What do you think of it now?  I know a lot of us were disappointed because it's so simple

I mean I guess that's good in it's own way

I think they should have had two though: the other could be Nook's store or something =D


----------



## Micah (Mar 12, 2008)

I liked it though I still have yet to play there at night.

A multi-leveled Nookingtons would have been nice to see.


----------



## Jeremy (Mar 12, 2008)

I've played there at night, but not with K.K. yet

One of my favorite songs in the game is the version of The Roost song


----------



## Micah (Mar 12, 2008)

stormcommander said:
			
		

> I've played there at night, but not with K.K. yet
> 
> One of my favorite songs in the game is the version of The Roost song


 That's the only Brawl song my mom likes.


----------



## Bulerias (Mar 12, 2008)

The Roost song is AWESOME... especially when the clavier-like instrument comes in.

As for Smashville... it's actually one of my favorite stages.  I like that it's simple.


----------



## Furry Sparks (Mar 13, 2008)

I like it because its simple.


----------



## Grawr (Mar 13, 2008)

It's among my favorites, along with PictoChat and Distant Planet.


----------



## Nate (Mar 13, 2008)

I play it the most out of all the stages. 

I noticed in the background a few things that weren't ACWWish though. Nooks' wasn't next to Able's, there was no cement under your house, and there was a rock right next to a tree.


----------



## dragonflamez (Mar 13, 2008)

It throws me for a loop that Smashville is like the only stage that doesn't have a character to go with it.

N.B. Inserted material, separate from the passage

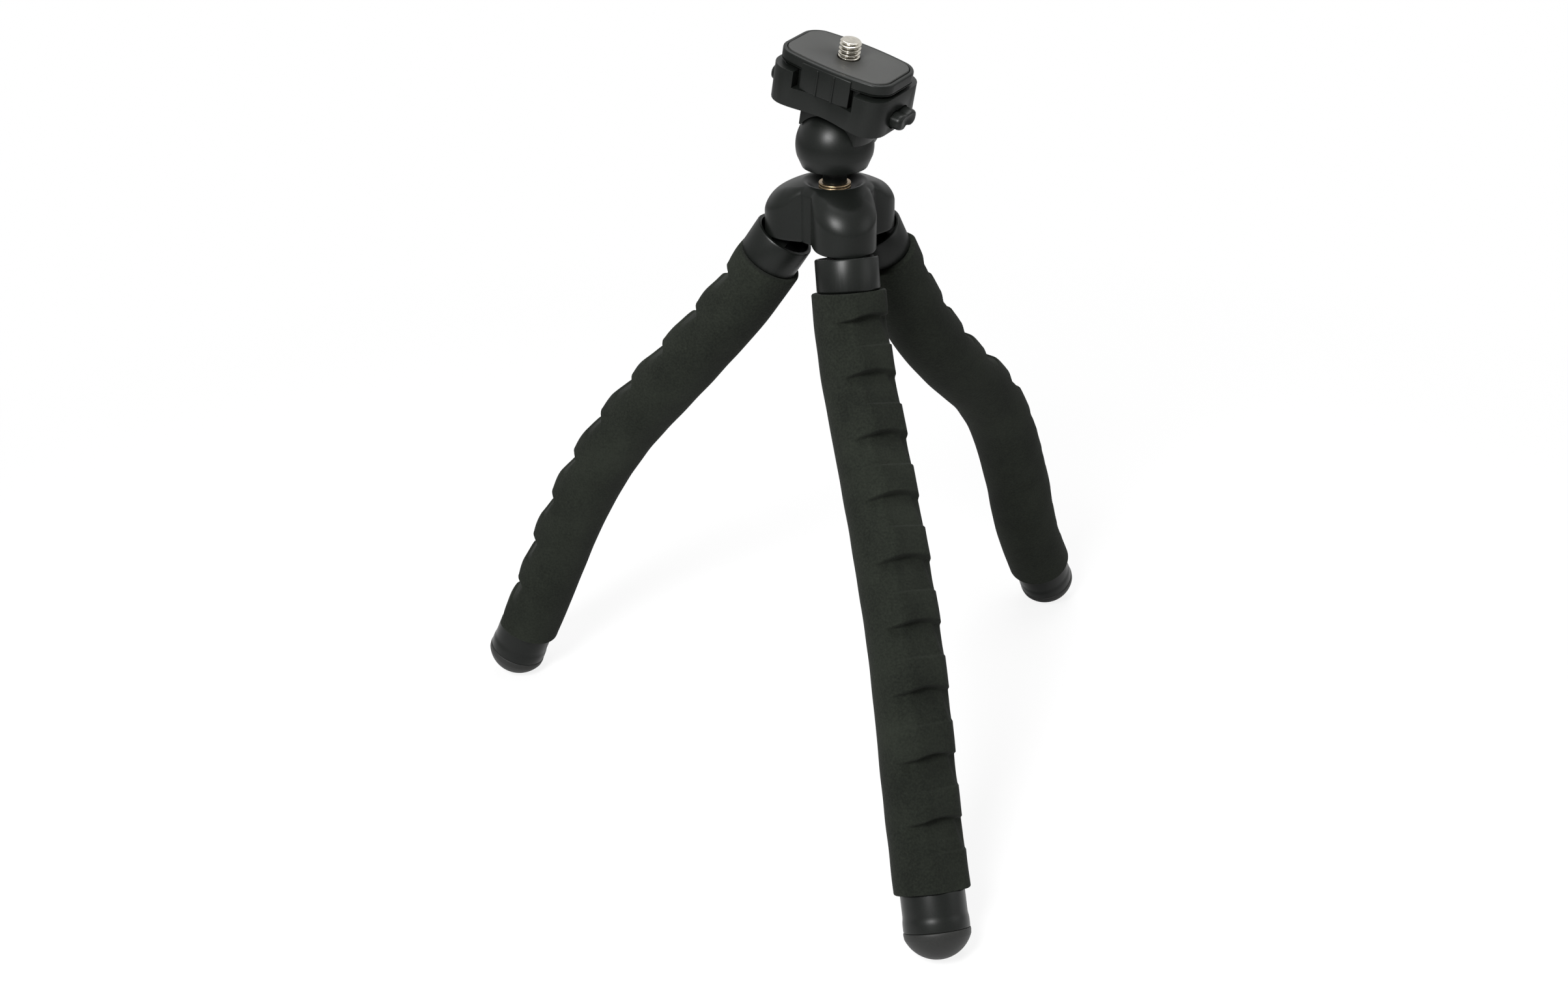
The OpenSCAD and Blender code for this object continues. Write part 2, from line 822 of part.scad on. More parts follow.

It's like they had the stage made, decided to not have a AC character, and kept the stage anyway.


----------



## Jeremy (Mar 13, 2008)

dragonflamez said:
			
		

> It throws me for a loop that Smashville is like the only stage that doesn't have a character to go with it.
> 
> It's like they had the stage made, decided to not have a AC character, and kept the stage anyway.


 What about Pictochat =0


----------



## Bulerias (Mar 13, 2008)

Or Electroplankton?  There are a few stages with no representing characters...


----------



## Flummoxer (Mar 14, 2008)

It's made me excited for Animal Crossing Wii.     			  I mainly like the stage for its music and the feeling of nostalgia.


----------



## Linkerator (Mar 17, 2008)

stormcommander said:
			
		

> dragonflamez said:
> 
> 
> 
> ...


 We could have a fighting stylus.

That would be awesome.


----------



## SL92 (Mar 18, 2008)

My favorite stage in the game, period.

I love every song that plays on the course, and I've played Saturday night so I've heard KK play.

I think the background is exquisite, and the characters watching are pretty cool. I don't think it's too simple, it's just right.


----------



## TwilightKing (Mar 19, 2008)

It's my favorite stage for sure. Simple, yet awesome.


----------